Consider that all the trains arrive on the same day and leave on the same day. Arrival and departure
time can never be the same for a train but we can have arrival time of one train equal to departure time
of the other. At any given instance of time, same platform can not be used for both departure of a train
and arrival of another train.
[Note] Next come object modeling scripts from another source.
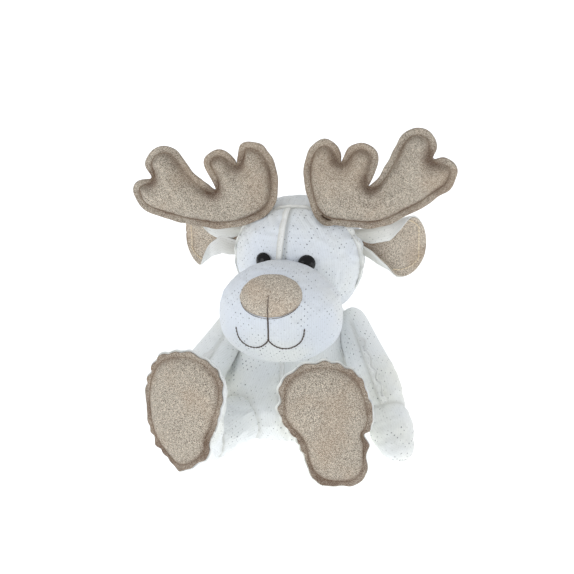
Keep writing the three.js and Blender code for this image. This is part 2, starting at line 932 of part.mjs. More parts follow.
function buildLeg(name) {
  const hinge = hip(name);
  const roll = new THREE.Matrix4().makeRotationZ(radians(footRoll[name]) * signs[name]);
  const at = frame(hinge.pivot, hinge.along, V(0, 0, 1)).multiply(roll);
  const away = [sweep(torsoSwing, hinge), beyondZ(0, -1)];
  const outside = stuffed({ ...legSize, count: footSides, rings: 5 });
  const inside = stuffed({ ...legSize, to: ankleAt + legRadius, count: 14, rings: 4 }, cloth);
  add(`leg_cover_${name}`, cut(placed(cut(outside, inside), at), ...away), jersey);
  add(`foot_cover_${name}`, cut(placed(footUpper(), at), beyondZ(0, -1)), jersey);
  add(`sole_${name}`, cut(placed(sole(), at), beyondZ(0, -1)), glitter);
  const lining = beyondZ(cloth + gap, -1);
  add(`leg_stuffing_${name}`, cut(placed(legFilling(), at), away[0], lining), fibre);
}

buildTorso();
const eyes = Object.values(signs).map(eyeFrame);
buildHead(eyes);
buildEyes(eyes);
buildMuzzle(eyes);
for (const name of Object.keys(signs)) {
  buildAntler(name);
  buildEar(name);
  buildArm(name);
  buildLeg(name);
}

export default deer;
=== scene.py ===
"""The looks of a stuffed deer that sits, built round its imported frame.

Lengths are in millimetres, but for the studio's, which are in metres, and each mesh is
made in metres. Noise in a finish is sized by how many of its bumps a metre holds. The deer
looks along -Y, and its left side is on +X.
"""

from __future__ import annotations

import logging
import math
from collections.abc import Callable, Iterable, Sequence
from dataclasses import dataclass, field
from enum import Enum
from typing import ClassVar

import bpy
import numpy as np
from mathutils import Matrix, Vector, noise
from mathutils.geometry import delaunay_2d_cdt


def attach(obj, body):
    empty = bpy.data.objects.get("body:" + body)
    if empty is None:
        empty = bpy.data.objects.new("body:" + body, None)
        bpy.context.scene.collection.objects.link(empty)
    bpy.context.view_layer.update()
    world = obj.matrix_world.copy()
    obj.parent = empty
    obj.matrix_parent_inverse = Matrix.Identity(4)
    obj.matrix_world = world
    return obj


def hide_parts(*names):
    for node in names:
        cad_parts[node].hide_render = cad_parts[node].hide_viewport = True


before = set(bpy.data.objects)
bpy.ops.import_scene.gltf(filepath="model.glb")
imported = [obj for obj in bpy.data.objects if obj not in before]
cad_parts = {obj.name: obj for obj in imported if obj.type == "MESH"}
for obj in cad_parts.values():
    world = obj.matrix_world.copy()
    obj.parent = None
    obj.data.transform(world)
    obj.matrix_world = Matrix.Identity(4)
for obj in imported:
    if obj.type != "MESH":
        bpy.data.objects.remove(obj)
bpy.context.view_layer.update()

log = logging.getLogger("deer")

MM = 0.001
CLOTH = 1.2
GAP = 0.3
SWING_GAP = 0.6
UV_NAME = "cloth"
# the point attribute that holds painted shade: how far a piece's colour is darkened in seams,
# hollows and where parts meet
PAINTED_SHADE = "crease"
TAU = 2 * math.pi
LOOSE = 0.12  # how firmly loose cloth is held while it is filled
AWAY = 40.0  # far enough from a seam to feel nothing of it
RAY = 90.0  # from where lines are sent back onto a skin

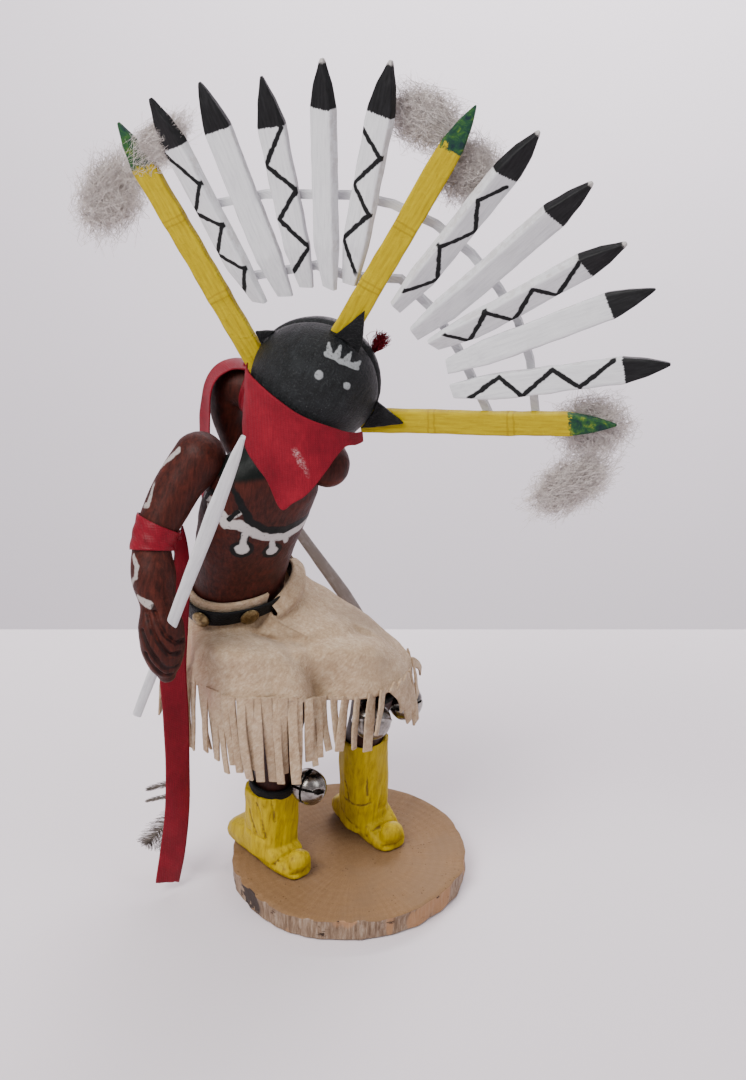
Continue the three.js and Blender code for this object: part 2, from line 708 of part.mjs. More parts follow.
// Bandana: round the face, its lower edge a hanging point
// turn about the head, height of the top edge, drop of the cloth
const bandanaStations = [
  [-84, -4, 15],
  [-72, -3.5, 21],
  [-60, -2.5, 26],
  [-45, -1.2, 30],
  [-25, -0.3, 33],
  [-5, -0.8, 32.5],
  [10, -1, 26],
  [25, -1.1, 15.5],
  [35, -1.5, 9.5],
  [50, -2.3, 4.8],
  [65, -3.3, 4],
  [84, -4.7, 3.5],
];
const bandanaCurve = new THREE.CatmullRomCurve3(
  bandanaStations.map((s) => vec(s[0], s[1], s[2])),
  false,
  "centripetal",
);
const clothRadius = headRadius + fit + clothWall + 0.4;
function bandanaGrid(radius) {
  const grid = [];
  const columns = 15;
  const rows = 4;
  for (let i = 0; i <= rows; i++) {
    const row = [];
    for (let j = 0; j <= columns; j++) {
      const { x: turn, y: high, z: drop } = bandanaCurve.getPoint(j / columns);
      const flare = radius * (1 + 0.09 * (i / rows) * Math.min(1, drop / 20));
      const flat = Math.sqrt(Math.max(radius * radius - high * high, 0)) * (flare / radius);
      const p = onHead(flat * Math.sin(rad(turn)), high, flat * Math.cos(rad(turn)));
      p.z -= (drop * i) / rows;
      const away = p.clone().sub(headCentre);
      if (away.length() < radius) p.copy(headCentre).addScaledVector(away.normalize(), radius);
      row.push(p);
    }
    grid.push(row);
  }
  return grid;
}
const bandana = sheet(bandanaGrid(clothRadius), bandanaGrid(clothRadius - clothWall), false);
place("red_bandana", bandana, "cloth", 0.9);

// Leather bits at the roots of the yellow slats, flat in the plane of the fan
function ear(points, out, wall) {
  const layer = (lift) => points.map(([right, up]) => onHead(right, up, out + lift));
  return skin([layer(0), layer(wall)]).subtract(headClear);
}
const earWall = 1.2;
place("leather_ear_left", ear([[-24.6, 6.4], [-19.6, 2.2], [-15.2, 12.4]], -0.1, earWall), "leather", 0.6);
place("leather_ear_middle", ear([[-0.9, 20.4], [8.4, 17.6], [8.1, 22.6], [3.9, 33]], 3.95, earWall), "leather", 0.6);
place("leather_ear_right", ear([[19.4, -7.4], [31.8, 2.2], [19, 5.2]], -0.1, earWall), "leather", 0.6);
const tuftStations = [
  [11.5, 15.5, 1.6],
  [12.4, 18, 2.6],
  [12.8, 20.5, 2.4],
  [12.6, 22.6, 1],
];
const tuft = tuftStations.map(([right, up, r]) => ring(onHead(right, up, -8.6), fanRight, fanNormal, r, r, 8));
place("red_tuft", skin(tuft).subtract(headClear), "cloth", 0.95);

// Wool behind the tips of the yellow slats
function fluff(lobes) {
  let wool = null;
  for (const [right, up, out, wide, tall, deep, lean] of lobes) {
    const rings = [];
    const across = fanRight.clone().applyAxisAngle(fanNormal, rad(lean));
    const rise = fanUp.clone().applyAxisAngle(fanNormal, rad(lean));
    for (const a of [-72, -38, 0, 38, 72]) {
      const lump = 1 + 0.1 * Math.sin(a + right);
      const size = Math.cos(rad(a)) * lump;
      const centre = onHead(right, up, out).addScaledVector(rise, tall * Math.sin(rad(a)));
      rings.push(ring(centre, across, fanNormal, wide * size, deep * size, 8));
    }
    const lobe = skin(rings);
    wool = wool ? wool.add(lobe) : lobe;
  }
  return wool;
}
const fluffs = {
  left: [
    [-80, 43, -10, 10, 12, 5, 20],
    [-83, 24, -10, 9, 15, 5, -10],
  ],
  middle: [
    [-6, 92, -10, 12, 9.5, 5, 10],
    [11, 87, -10, 10, 10, 5, -20],
  ],
  right: [
    [86, 29, -10, 10, 13, 5, -40],
    [92, 11, -10, 8.5, 16, 5, -28],
  ],
};
for (const [name, lobes] of Object.entries(fluffs)) place(`fluff_${name}`, fluff(lobes), "wool", 1);

// Ribbons: a band tied round the arm and a hanging tail
function band(path, hint, from, to, options, inner, outer) {
  const at = along(path, hint);
  const low = at(from);
  const high = at(to);
  const cut = (solid) =>
    solid
      .trimByPlane([low.tangent.x, low.tangent.y, low.tangent.z], low.tangent.dot(low.centre))
      .trimByPlane([-high.tangent.x, -high.tangent.y, -high.tangent.z], -high.tangent.dot(high.centre));
  return cut(limb(path, hint, { ...options, grow: outer })).subtract(limb(path, hint, { ...options, grow: inner }));
}
const bandClear = fit;
const rightBand = band(
  rightArmPath.slice(1, 5),
  armHint,
  0.42,
  0.77,
  { steps: 5, around: 12 },
  bandClear,
  bandClear + ribbonWall + 0.1,
);
const rightTail = [
  [-56, -13.8, 151, 80],
  [-55.8, -11.6, 142, 66],
  [-57.2, -10.6, 128, 45],
  [-59.4, -11, 112, 30],
  [-60.6, -12, 96, 25],
  [-60.4, -12.5, 78, 30],
  [-60.8, -12.5, 56, 38],
  [-62, -12.5, 36, 30],
  [-64.4, -12.5, 18, 24],
  [-67, -13, 4.2, 32],
];
const knot = (x, y, z, r) =>
  skin([-0.9, -0.35, 0.35, 0.9].map((c) => {
    const size = r * Math.sqrt(1 - c * c);
    return ring(vec(x, y, z + r * c), vec(1, 0, 0), vec(0, 1, 0), size, size, 7);
  }));
const rightRibbon = rightBand
  .add(knot(-56.6, -14.4, 151, 2))
  .add(strip(rightTail, ribbonWidth, ribbonWall, 16))
  .subtract(limb(rightArmPath, armHint, { steps: 14, around: 12, grow: fit }));
place("right_ribbon", rightRibbon, "cloth", 0.9);
const leftBand = band(
  leftArmPath.slice(1, 5),
  backHint,
  0.44,
  0.75,
  { steps: 5, around: 12 },
  bandClear,
  bandClear + ribbonWall + 0.1,
);
const leftTail = [
  [-32.5, 26, 196.8, -86],
  [-37.5, 26, 197.7, -84],
  [-43.4, 24.5, 196, -78],
  [-47.2, 22.5, 190, -72],
  [-48.6, 21.5, 180, -68],
  [-49, 21, 170, -64],
  [-49, 21, 160, -60],
  [-48.6, 22, 149, -55],
  [-48.2, 23, 139, -50],
];
const leftRibbon = leftBand
  .add(knot(-33.5, 25, 196.2, 1.8))
  .add(strip(leftTail, ribbonWidth, ribbonWall, 14))
  .subtract(limb(leftArmPath, backHint, { steps: 14, around: 12, grow: fit }));
place("left_ribbon", leftRibbon, "cloth", 0.9);

// Feathers: flat blades of which the middle is thicker
function feather(base, tip, width, faceHint, bend) {
  const axis = tip.clone().sub(base);
  const side = vec().crossVectors(axis, faceHint).normalize();
  const face = vec().crossVectors(side, axis).normalize();
  const rings = [];
  for (const [t, w] of [
    [0, 0.22],
    [0.4, 1],
    [0.8, 0.86],
    [1, 0.2],
  ]) {
    const c = base.clone().addScaledVector(axis, t).addScaledVector(side, bend * t * t);
    rings.push(ring(c, side, face, (width / 2) * w, 0.6, 6));
  }
  return skin(rings);
}
const towardViewer = vec(0.1, -0.9, 0.4);
const quill = (x, y, low, high) =>
  skin([low, (low + high) / 2, high].map((z) => ring(vec(x, y, z), vec(1, 0, 0), vec(0, 1, 0), 0.9, 0.9, 6)));
const lowFeathers = [
  quill(-60.6, -9.6, 33, 49),
  feather(vec(-60.2, -9.4, 37), vec(-74, -6.6, 15.5), 11, towardViewer, 2),
  feather(vec(-60.2, -9.4, 35), vec(-67.5, -6.5, 12.5), 8, towardViewer, 1),
  feather(vec(-60.2, -9.6, 47), vec(-73, -9, 45), 2.6, towardViewer, -1.5),
  feather(vec(-60.2, -9.6, 41.5), vec(-73.5, -9, 39.5), 2, towardViewer, -1.2),
].reduce((all, one) => all.add(one));
place("ribbon_feathers", lowFeathers, "feather", 0.95);
const highFeather = feather(vec(-58.4, -8.4, 100), vec(-63.4, -7.4, 77.5), 5.5, towardViewer, 1);
place("arm_feather", highFeather, "feather", 0.95);

// Straps round the shins, and the bells that hang from them
const shinBand = (path, low, high) =>
  limb(path.slice(2), facing, { steps: 5, around: 12, grow: fit + 1.5 })
    .trimByPlane([0, 0, 1], low)
    .trimByPlane([0, 0, -1], -high)
    .subtract(bodyShape(2 * fit));
place("right_garter", shinBand(rightLeg, 41 + fit, 46), "leather", 0.8);
place("left_garter", shinBand(leftLeg, 81, 84.5), "leather", 0.8);

function bell(centre, mouth) {
  const pole = mouth.clone().normalize();
  const side = vec().crossVectors(pole, vec(0.3, 0.2, 1)).normalize();
  const other = vec().crossVectors(pole, side);
  const ball = (radius) => {
    const rings = [];
    for (const a of [-80, -46, 0, 46, 80]) {
      const r = radius * Math.cos(rad(a));
      rings.push(ring(centre.clone().addScaledVector(pole, radius * Math.sin(rad(a))), side, other, r, r, 10));
    }
    return skin(rings);
  };
  const slot = (across, wall) => {
    const box = [];
    for (const depth of [0.08, 1.2]) {
      const c = centre.clone().addScaledVector(pole, bellRadius * depth);
      const corner = (a, b) =>
        c.clone().addScaledVector(across, a * 1.1 * bellRadius).addScaledVector(wall, b * 0.45);
      box.push([corner(-1, -1), corner(1, -1), corner(1, 1), corner(-1, 1)]);
    }
    return skin(box);
  };
  return ball(bellRadius)
    .subtract(ball(bellRadius - bellWall))
    .subtract(slot(side, other))
    .subtract(slot(other, side));
}
const bells = [
  [vec(-13.2, -11.6, 46.4), vec(-0.45, -0.8, 0.4)],
  [vec(9.8, -9.9, 74), vec(0, -0.6, -0.8)],
  [vec(22.3, 13, 67.6), vec(0.5, -0.7, 0.3)],
];
bells.forEach(([centre, mouth], i) => place(`bell_${i + 1}`, bell(centre, mouth), "nickel", 0.25, 1));

export default group;
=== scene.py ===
import functools
import math
import random

import bmesh
import bpy
from mathutils import Matrix, Vector, noise


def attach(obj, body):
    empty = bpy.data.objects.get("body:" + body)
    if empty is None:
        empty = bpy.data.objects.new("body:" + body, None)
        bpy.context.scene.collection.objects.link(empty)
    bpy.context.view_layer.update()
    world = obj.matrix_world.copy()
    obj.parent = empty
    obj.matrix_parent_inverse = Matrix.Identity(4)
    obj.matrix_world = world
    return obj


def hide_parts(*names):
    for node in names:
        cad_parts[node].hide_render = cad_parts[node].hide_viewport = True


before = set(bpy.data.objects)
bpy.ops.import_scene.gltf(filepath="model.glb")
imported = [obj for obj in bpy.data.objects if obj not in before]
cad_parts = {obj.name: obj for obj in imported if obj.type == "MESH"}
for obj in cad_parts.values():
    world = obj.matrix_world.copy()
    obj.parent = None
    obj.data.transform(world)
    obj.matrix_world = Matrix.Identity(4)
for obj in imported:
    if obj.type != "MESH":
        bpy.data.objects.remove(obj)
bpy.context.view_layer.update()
mm = 0.001


def report(text):
    print("kachina doll:", text)


view = {
    "place": (0.01029, -0.59129, 0.44328),
    "tilt": 63,
    "lens": 63.33,
    "sensor": 36,
}


def linked(name, data):
    made = bpy.data.objects.new(name, data)
    bpy.context.scene.collection.objects.link(made)
    return made


def makeCamera():
    data = bpy.data.cameras.new("camera")
    data.lens = view["lens"]
    data.sensor_width = view["sensor"]
    data.dof.use_dof = False
    holder = linked("camera", data)
    holder.location = view["place"]
    holder.rotation_euler = (math.radians(view["tilt"]), 0, 0)
    bpy.context.scene.camera = holder


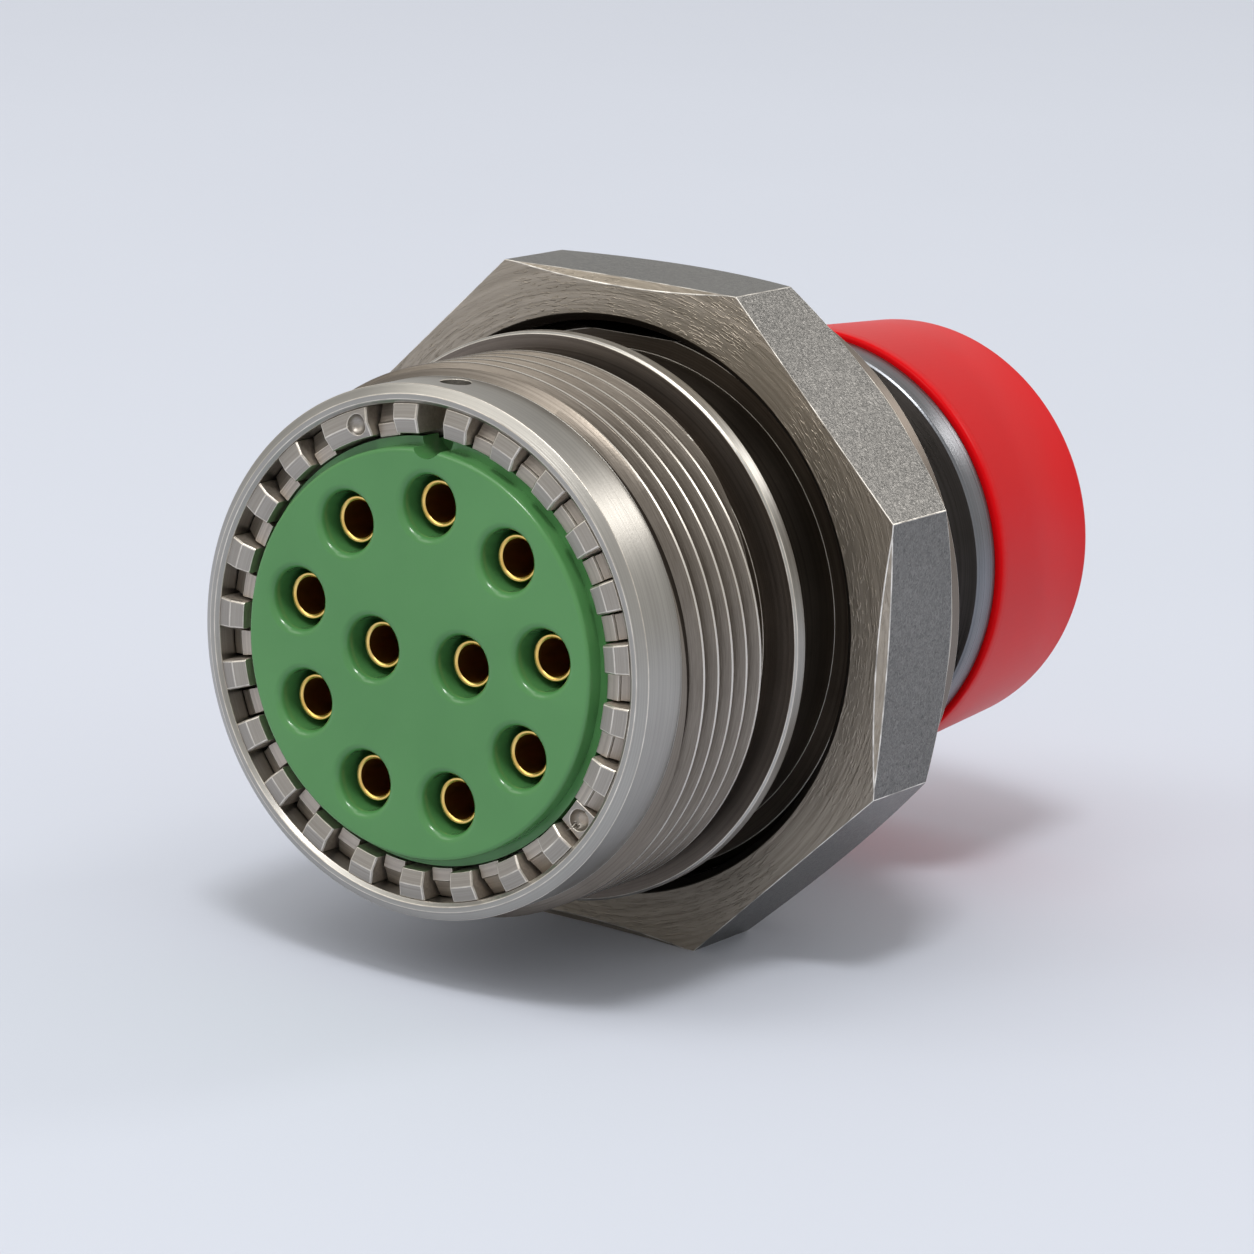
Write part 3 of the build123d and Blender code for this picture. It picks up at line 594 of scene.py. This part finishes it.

In such cases, we need different platforms.
import java.util.*;

public class MinimumPlatforms {

    public static int findMinimumPlatforms(int[] arr, int[] dep, int n) {
        // Sort the arrival and departure arrays in non-decreasing order
        Arrays.sort(arr);
        Arrays.sort(dep);

        // Initialize the minimum number of platforms needed and the current number of platforms in use
        int minPlatforms = 1;
        int currentPlatforms = 1;

        // Initialize pointers for the arrival and departure arrays
        int i = 1;
        int j = 0;

        // Traverse the arrival and departure arrays
        while (i < n && j < n) {
            // If the next train arrives before the previous train departs, we need an additional platform
            if (arr[i] <= dep[j]) {
                currentPlatforms++;
                i++;
            }
            // If the next train arrives after the previous train departs, we can free up a platform
            else {
                currentPlatforms--;
                j++;
            }

            // Update the minimum number of platforms needed
            minPlatforms = Math.max(minPlatforms, currentPlatforms);
        }

        return minPlatforms;
    }

    public static void main(String[] args) {
        int[] arr = {900, 940, 950, 1100, 1500, 1800};
        int[] dep = {910, 1200, 1120, 1130, 1900, 2000};
        int n = arr.length;

        int minPlatforms = findMinimumPlatforms(arr, dep, n);

        System.out.println("Minimum number of platforms needed is " + minPlatforms);
    }
}